Enter through the narrow gate.  For wide is the gate and broad is the road that leads to destruction, and many enter through it.  But small is the gate and narrow the road that leads to life, and only a few find it.”  Matthew 7:14

 We decide which path we will take.  A long time ago, I chose the narrow gate.  Unfortunately, I did stray in these 47 years; but like the prodigal son (or daughter in my case) I came back.  The Lord received me with open arms and I’ve never looked back ever since.  It’s not easy being a Christian specially in these times when there is so much persecution.  But it’s worth it.  Each day is a new discovery and there’s a new hope.

I have recalled the past many times; but I choose to live in the present.  It doesn’t mean that I don’t think about the future.  I do wonder what death will be like but I’m not afraid of it.  No Christian should be scared of death.

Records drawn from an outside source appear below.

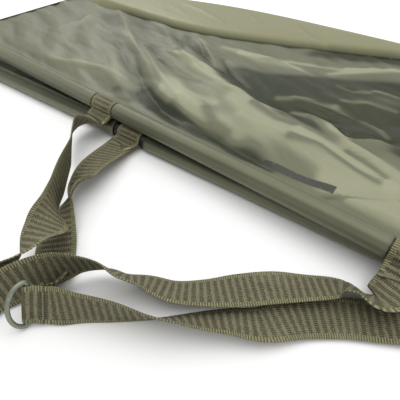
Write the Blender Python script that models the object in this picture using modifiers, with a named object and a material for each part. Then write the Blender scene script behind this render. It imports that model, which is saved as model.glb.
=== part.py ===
# A folded weigh sling: two coated cloth sides joined by a base gusset, each
# hemmed round a stiffening pole, with a webbing handle and a D-ring on each.
# X runs along the upper pole, Y from the poles to the gusset, Z up. Metres.

import math

import bpy
import numpy as np
from mathutils import Matrix, Vector

# Sling
sling_length = 1.200
sling_depth = 0.445
seam_depth = 0.265
cloth_thickness = 0.0012
fit_gap = 0.0003
weld_distance = 0.00001

# Poles and their sleeves
pole_diameter = 0.018
pole_wall = 0.0015
pole_overhang = 0.004
cap_flange = 0.0030
cap_plug = 0.0200
cap_edge = 0.0010
sleeve_wall = 0.0014
sleeve_clearance = 0.0003

# Handles
webbing_width = 0.038
webbing_thickness = 0.0018
loop_spacing = 0.392
tongue_length = 0.0108
cut_out_margin = {"lower": 0.008, "upper": 0.003}
handle_reach = 0.220
tab_length = 0.0090
tab_width = 0.0330

# D-rings
ring_wire = 0.0040
ring_depth = 0.0150
ring_corner = 0.0022
ring_clearance = 0.0004

# Bound ends
binding_diameter = 0.0044

# How the folded sling lies
lower_side_shift = 0.050
lower_pole_skew = math.radians(3.24)
pole_crossing = -0.083
seam_height = 0.036
ridge_height = 0.042
upper_dome = 0.010
fold_relief = 0.0030
loop_tilt = {"lower": math.radians(4.0), "upper": math.radians(25.0)}
tab_heading = {"lower": math.radians(40.0), "upper": math.radians(80.0)}
tab_lean = {"lower": math.radians(28.0), "upper": math.radians(26.0)}
tab_cant = {"lower": math.radians(5.0), "upper": math.radians(0.0)}
ring_rest = {"lower": math.radians(45.0), "upper": math.radians(20.0)}

# Sizes that follow
pole_radius = pole_diameter / 2
sleeve_inner = pole_radius + sleeve_clearance
sleeve_outer = sleeve_inner + sleeve_wall
loop_inner = pole_radius + sleeve_clearance
loop_outer = loop_inner + webbing_thickness
lower_axis_height = loop_outer
upper_axis_height = lower_axis_height + loop_outer + sleeve_outer + fit_gap
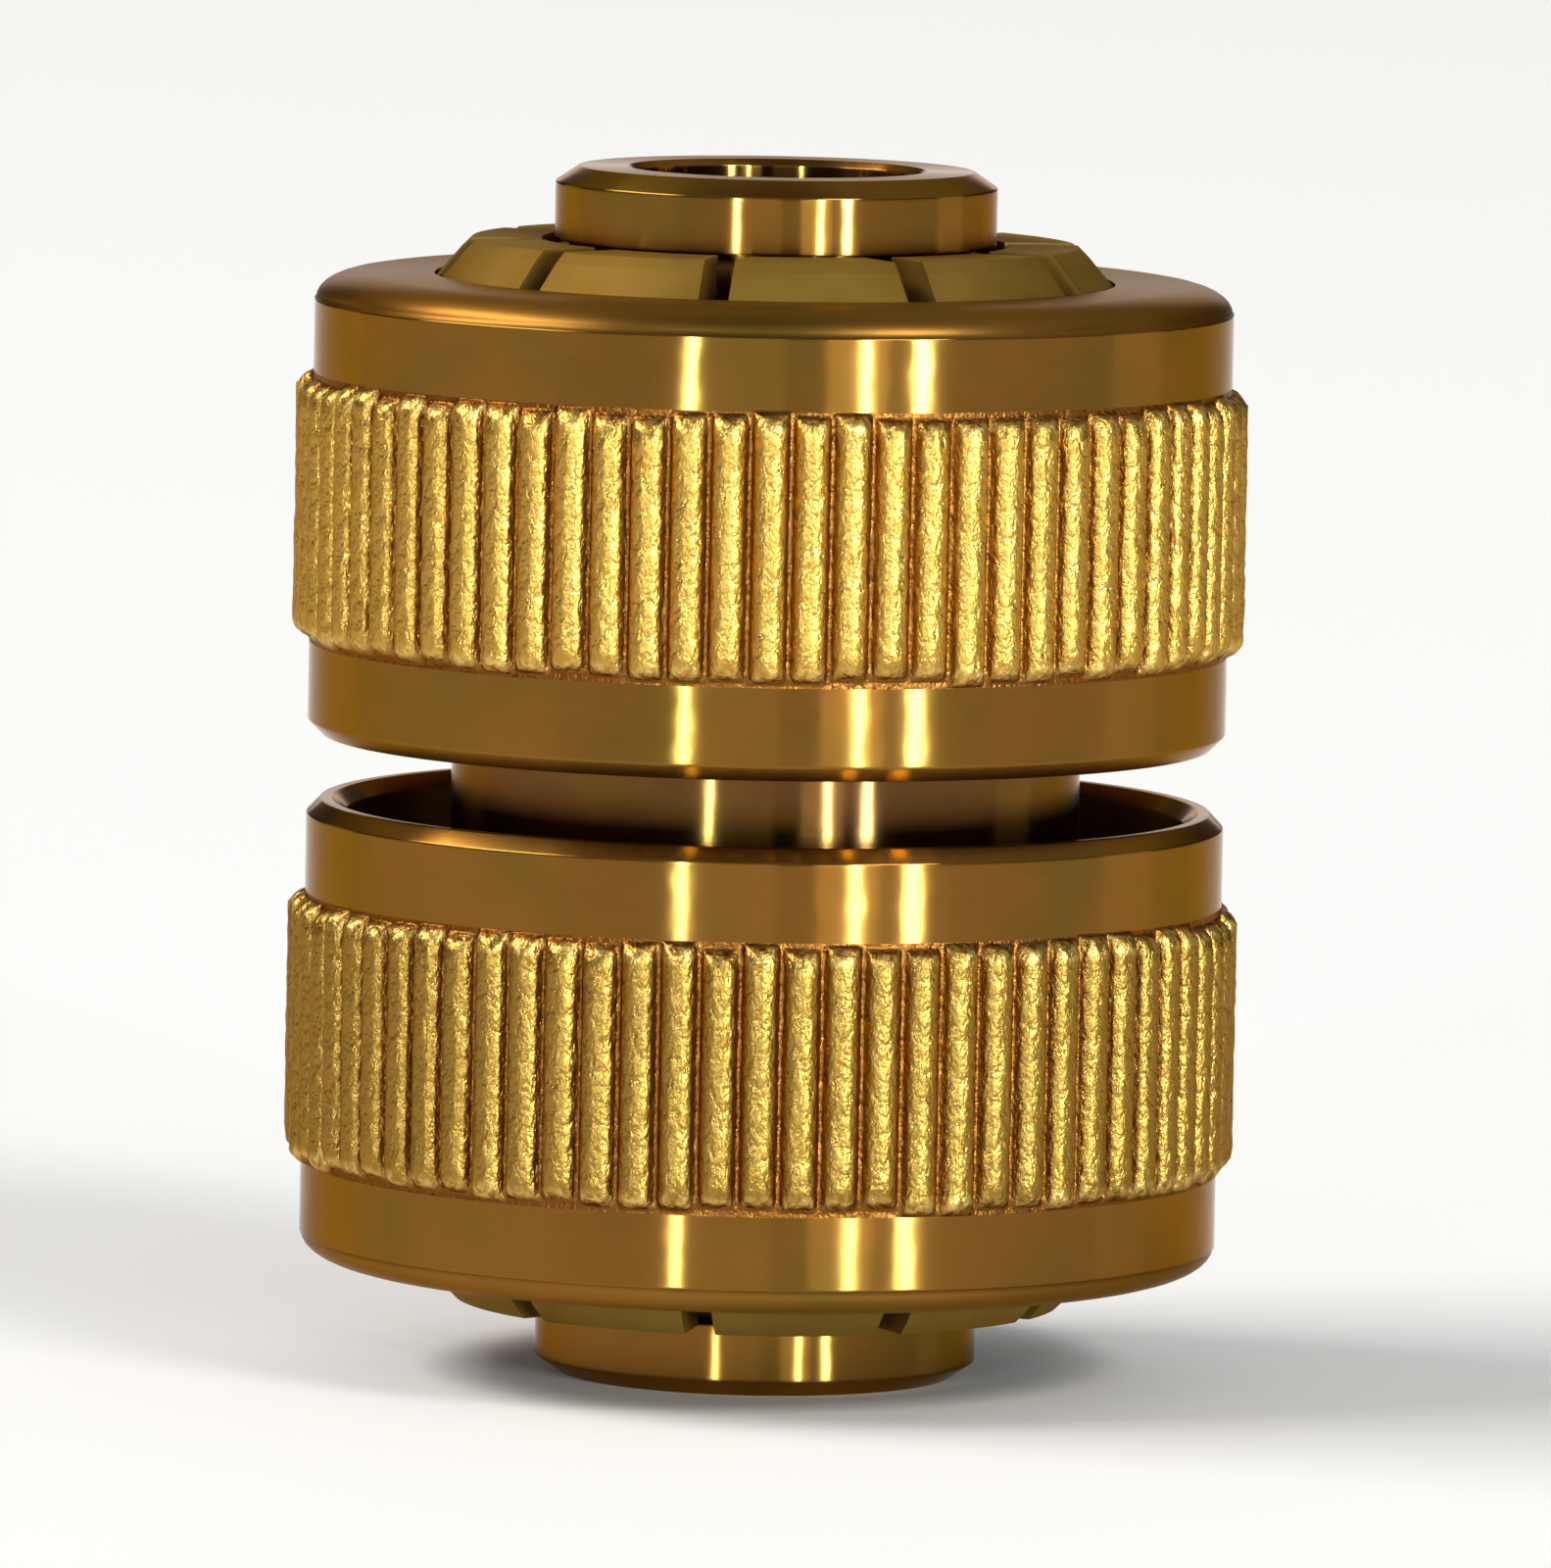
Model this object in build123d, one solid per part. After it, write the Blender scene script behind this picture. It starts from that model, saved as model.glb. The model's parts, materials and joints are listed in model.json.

Precious in the sight of the Lord is the death of his saints.”  Psalm 116:15

That is one of the differences between us and the rest of the world.  People choose not to think about death because they are scared; but we accept and embrace eternity.  We know WHO awaits us at the end of our narrow road and it’s a wonderful thought.

Nevertheless, I don’t wanna make this a sad post just a reflective one, hey, I will only be 47 once in my life, you know.  After that, number will increase more and more.  Hopefully I will spend the rest of my days surrounded by the ones that I love; at least, that’s my prayer.

On this next Sunday, the celebration continues because it’s my daughter’s turn; she will turn 12 years old.  Yeah, I spent my 35th birthday with labor pains.  But since that birthday in 2002; every following November 22 & 23’s turn out to be the longest birthday celebration ever.  This year will be no exception; and the best part is…that it’s on a weekend!

In conclusion, enjoy life….choose wisely…..love….embrace eternity.  And have a great weekend!

(The drawing for today’s post was an early birthday gift from my daughter Anna)  She knows that I have two favorite anime’s:  “Go Lion” & “Thundercats”.  Aren’t these drawings amazing??!!  I’m so proud of my talented little girl!  Happy Birthday Anna!  Momma loves you!

Studying

Too much reading

I haven’t been able to update this blog because I’ve been studying and working online.  You see, I am taking a course so I can move from Puerto Rico to Texas.  It’s not an easy move, it took me a while to take this decision.  I’ve been living in Puerto Rico for more than 40 years but the time has come to do something drastic and adventurous.   I’ve been praying and it hasn’t been easy; but the door has opened and I just went for it.  I had an orientation with Region 4 (this is a company that visits Puerto Rico like 2 times a year to recruit bilingual teachers).  I liked what they offered and I took my chances.  I started their course on October 11.  It has been good, but I’ve been reading like crazy.

You might think that that is not much to do, but the studying thing is taking a lot of my time right now.  Like in this week alone, I have to read 7 chapters of 2 different books, watch presentations of each chapter, make graphic organizers, do assignments plus complete an assessment of each class. As you can imagine, I still haven’t finished the reading part, some of the assignments plus the assessments.  Yeah, still lot to do….

I’m doing this to get prepared for the TeXes tests that I will take in the following months so that I can be a certified bilingual teacher in the Houston area.  What I’m still wondering is….(and I know that I’m not the only one), if I pass these courses but don’t pass the TeXes, what then???

I know I still have to pay the course, but at least they should use these grades to add some points to those TeXes scores.  These courses are really exhausting.  I constantly read about other candidates taking this course, who work and study in other colleges, they whine about how much work they have and how difficult it has been for them to do this.

I wonder how much we have to keep sacrificing from our lives just to achieve a better live for ourselves and our loved ones.  I know I’m not the only one and many more will follow after me.  I just pray that everything will be all worth it.